Curtis briefs the uneasy alliance about Pyotr Roslov, a nasty weapons dealer who seems to be one of Diaz’s new connections. Anatoly refuses to help, saying he’s lost enough already. Everyone is a bit surprised when Felicity threatens him into it. When the Russian comments she’s not the Felicity he remembers, she replies that one couldn’t catch Diaz, maybe this one can. Felicity has flirted with darkness before, and seems to be heading there again. That doesn’t bode well for anyone, not even Diaz.
After being coerced, Anatoly goes to meet Roslov, giving the name KGBeast. That’s an old Batman foe from the 80’s, and looks nothing at all like Anatoly, but it’s an interesting callback. Anatoly schmoozes his way inside, guided by Felicity into putting her gadget in the man’s computer. When things get dangerous, Diggle wants to pull him out, but Felicity says she needs more time for the data. It’s an interesting reversal that the civilian hacker is more willing to sacrifice for the mission than the soldier/government agent. Eventually, they get the data and Anatoly, although the latter is much the worse for wear. Diggle and Felicity have an argument in the aftermath about her new ruthless streak.
At the Slab, a sudden pointless fight erupts during a prisoner transport, allowing Oliver to slip away and do his own investigation. He has a lot of freedom of movement for a supposedly maximum security prison. As he makes a discovery, Laurel is in court, arguing for his release. A lot of what she says makes no sense at all, but her one good argument is that Oliver made a deal with the FBI that the Feds have not lived up to. The judge is disturbed by the allegations about what’s happening in Slabside, but refuses to release Oliver. Laurel is clearly not pleased. Dinah has been sitting in the benches, listening to Laurel’s impassioned pleas, some of which could well be talking about more than just Oliver.
While Felicity and Curtis learn a lot of disturbing things about the newest threat, Oliver confronts Brick’s crew and gets Ben Turner/Bronze Tiger taken away by the guards. From both Turner and Brick’s reactions, I don’t think Turner actually did it. Felicity visits Anatoly in the medbay where they discuss choices, guilt, and regret. Dinah has a chat with Laurel and stops her from doing something rash that would undo her good work over the last few months. Laurel isn’t exactly grateful.
The uneasy alliance continues as Felicity and Curtis brief Diggle on what they’ve learned about Diaz’s newest plan. Everyone moves out together to try and save the city, with Anatoly lamenting the old days of computer controlled bombs. We finally get to see Diaz’s smugness rattled when the new Green Arrow shows up to join the fight, leading to the villain stopping dead for a moment and muttering, “impossible.” GA takes on Diaz as the rest of the team fight the endless supply of thugs, and whoever the enigmatic archer is, they’re damn good in a fight. The fight itself gave me a few clues as to who might be under the hood. Finally, amazingly, Diaz gets captured. At that point, title of the episode to one side, everyone there should have just taken turns shooting him in the head.

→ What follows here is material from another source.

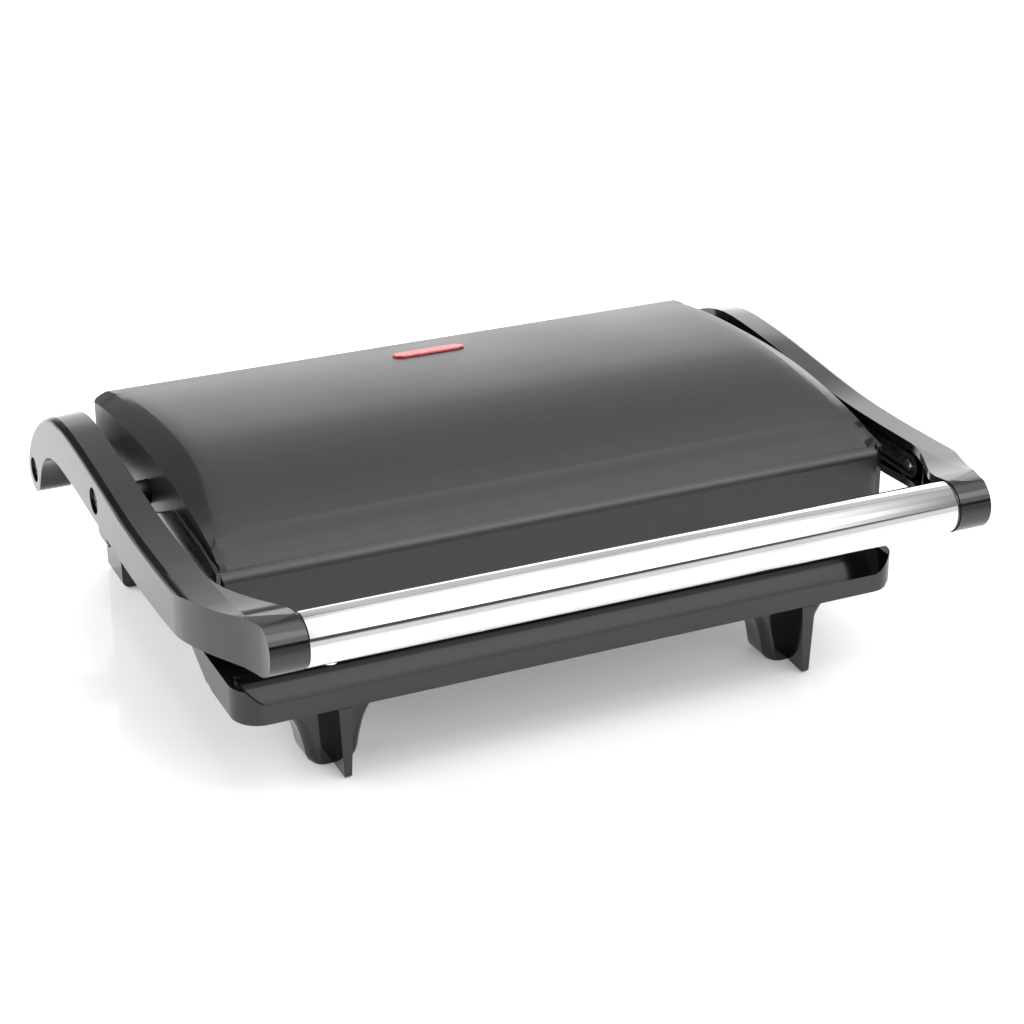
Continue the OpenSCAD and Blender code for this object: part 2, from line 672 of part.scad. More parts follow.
// Cheek that covers the front part of the lid's side
module lid_cheek() {
    x0 = lid_w / 2 + 0.05;
    intersection() {
        side_prism([[-57, 50.4], [61, 50.4], [20, 67], [-14, 82.4], [-18.6, 83], [-30.4, 82.1],
                    [-39.7, 80.8], [-49, 79.1], [-57, 77.3]], x0, x0 + cheek_t);
        translate([x0 + cheek_t, 0, 84]) rotate([0, -cheek_lean, 0]) block([-20, -80, -60], [0, 80, 20]);
    }
    for (p = cheek_pegs) x_cylinder(x0 - 2.3, x0 + 0.5, p.x, p.y, 1.5);
}
module lid_cheek_left() color(black) mirror([1, 0, 0]) lid_cheek();
module lid_cheek_right() color(black) lid_cheek();

module lid_bracket_left() color(alu) mirror([1, 0, 0]) lid_bracket();
module lid_bracket_right() color(alu) lid_bracket();

// Shoulder screw along X: head in the arm's recess, bearing part in the arm's bore
module shoulder_screw(y, z, thread_l, thread_d) {
    seat = arm_out - head_depth;
    difference() {
        x_cylinder(seat + 0.6, seat + 3.2, y, z, 4.3);
        translate([seat + 2.2, y, z]) for (a = [45, 135]) rotate([a, 0, 0])
            translate([0, -2.6, -0.5]) cube([3, 5.2, 1]);
    }
    x_cylinder(arm_in - 0.3, seat + 0.7, y, z, pivot_d / 2);
    x_cylinder(arm_in - 0.3 - thread_l, arm_in, y, z, thread_d / 2);
}
module lid_pivot_screw_left() color(steel) mirror([1, 0, 0]) shoulder_screw(pivot_y, pivot_z, 16, 4);
module lid_pivot_screw_right() color(steel) shoulder_screw(pivot_y, pivot_z, 16, 4);
module hinge_screw_left() color(steel) mirror([1, 0, 0]) shoulder_screw(hinge_y, hinge_z, 10, pivot_d);
module hinge_screw_right() color(steel) shoulder_screw(hinge_y, hinge_z, 10, pivot_d);

module washer(y, z) difference() {
    x_cylinder(arm_out - head_depth + 0.05, arm_out - head_depth + 0.55, y, z, 4.5);
    x_cylinder(arm_in, arm_out, y, z, pivot_d / 2 + 0.02);
}
module hinge_washers() color(steel) both() washer(hinge_y, hinge_z);
module lid_pivot_washers() color(steel) both() washer(pivot_y, pivot_z);

base_tray();
base_cover();
base_screws();
lower_plate();
lower_plate_screws();
lower_heater();
lower_reflector();
thermostat();
thermal_fuse();
terminal_block();
cord_inlet();
hinge_screw_left();
hinge_screw_right();
hinge_washers();
arm_left();
arm_right();
arm_liner_left();
arm_liner_right();
liner_screws();
handle_tube();
handle_rod();
handle_screw();
lid_cover();
lid_frame();
lid_screws();
upper_plate();
upper_plate_screws();
upper_heater();
upper_reflector();
upper_thermostat();
indicator_lens();
indicator_lamp();
lid_bracket_left();
lid_bracket_right();
lid_cheek_left();
lid_cheek_right();
lid_pivot_screw_left();
lid_pivot_screw_right();
lid_pivot_washers();
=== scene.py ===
# %% [markdown]
# # A small contact grill, dressed for the studio
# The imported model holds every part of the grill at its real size: a base on four hollow feet, a lid that
# floats between two arms, and a bright tube across the front. This lesson keeps those sizes and gives each
# part the edges, finish and light that it has on a kitchen worktop. All lengths are in metres.

# %% Load the frame
import json
import math

import bmesh
import bpy
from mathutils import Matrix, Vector

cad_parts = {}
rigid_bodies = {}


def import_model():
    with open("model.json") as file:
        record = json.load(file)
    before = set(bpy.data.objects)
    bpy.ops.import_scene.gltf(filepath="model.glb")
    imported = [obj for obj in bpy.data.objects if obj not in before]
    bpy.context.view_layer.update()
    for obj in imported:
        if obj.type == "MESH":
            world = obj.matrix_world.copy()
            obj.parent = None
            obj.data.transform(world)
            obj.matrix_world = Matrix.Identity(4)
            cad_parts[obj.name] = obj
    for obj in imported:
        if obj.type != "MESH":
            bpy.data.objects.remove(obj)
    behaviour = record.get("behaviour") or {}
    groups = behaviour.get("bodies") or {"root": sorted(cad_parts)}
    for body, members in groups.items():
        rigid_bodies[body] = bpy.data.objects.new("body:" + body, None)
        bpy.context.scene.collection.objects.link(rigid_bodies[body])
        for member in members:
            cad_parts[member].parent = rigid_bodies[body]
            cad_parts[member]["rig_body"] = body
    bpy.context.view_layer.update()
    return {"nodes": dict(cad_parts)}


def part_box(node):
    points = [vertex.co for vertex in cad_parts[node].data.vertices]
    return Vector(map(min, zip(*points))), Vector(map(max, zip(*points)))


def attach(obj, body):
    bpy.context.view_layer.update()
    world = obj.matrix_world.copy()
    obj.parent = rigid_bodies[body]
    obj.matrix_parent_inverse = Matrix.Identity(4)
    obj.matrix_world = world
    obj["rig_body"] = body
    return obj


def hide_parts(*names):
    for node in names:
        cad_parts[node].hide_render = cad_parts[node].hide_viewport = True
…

The ever-popular Channel 52 (actual fake news) covers the capture of Diaz and gives credit to Green Arrow, leading to some minor grumbling from the team. Curtis touts this as an example of what can happen when they all actually work together, and Felicity is triumphant. Laurel, showing more commitment than you might expect, goes back to see Oliver, ignores his snipes at her, and shows him what she’s working on. Oliver is touched and surprised and thanks her. As she’s leaving, she gets her promised message from Felicity, who meanwhile is given advice and a present from Anatoly as a parting gift with him off to “somewhere tropical.”
Felicity goes to see Diaz, but she’s not there to bargain or gloat. She almost does something she can’t come back from when Laurel, of all people, stops her. In addition to making a moral appeal, Laurel reveals some good news about a deal she made, which thrills Felicity and pisses off Diaz. A great two-fer. The Slab side-story has a happy ending of sorts, although it leaves Oliver with more doubts.
Flash-Forward theater continues the adventures of Adult William, Roy Harper, Dinah, and Adult Zoe. We learn about Felicity’s death, and the more they find out, the more it looks like Felicity went to the dark side. There’s a unique security protocol that harkens back to the early days of the show, which was a nice touch. Roy and Dinah share a secret, and William and Zoe have a few exchanges hinting at friendship and something or other bad that happened years ago. They end with a new lead.
What I liked: The new Green Arrow isn’t getting much screen time, but what there is is damn impressive. Curtis cheerleading for everyone to come together is very in character. I completely understand Felicity being tempted. I like that Laurel is trying so hard to become a better person, and the vote of confidence she got this week from Dinah. I’m glad to see Diaz finally captured and some hope for Oliver getting out (I so wanted some kind of nod to Prison Break, with maybe a Wentworth Miller/Dominic Purcell cameo). I can’t say I’m loving Flash Forward Theater, but I’m liking it better than most of the flashback segments, and the dissolves between the two timelines were really nicely done this week.
What I didn’t: I still don’t see how Laurel is getting away with being a lawyer. At the bare minimum, I’d like some kind of reference to her spending nights cramming on the study of law or something. I’m not sure I buy Diggle being so concerned with Anatoly’s welfare. The man isn’t exactly an innocent, as Felicity points out. And we’re back to I’m entirely unclear on what ARGUS does in this world. They don’t do criminal investigations… except when they do? Oliver is getting around way too easily in what’s supposed to be a high security prison.
All in all, I thought this was one of the better episodes of the season. I’ll give it a high 3.5 out of 5.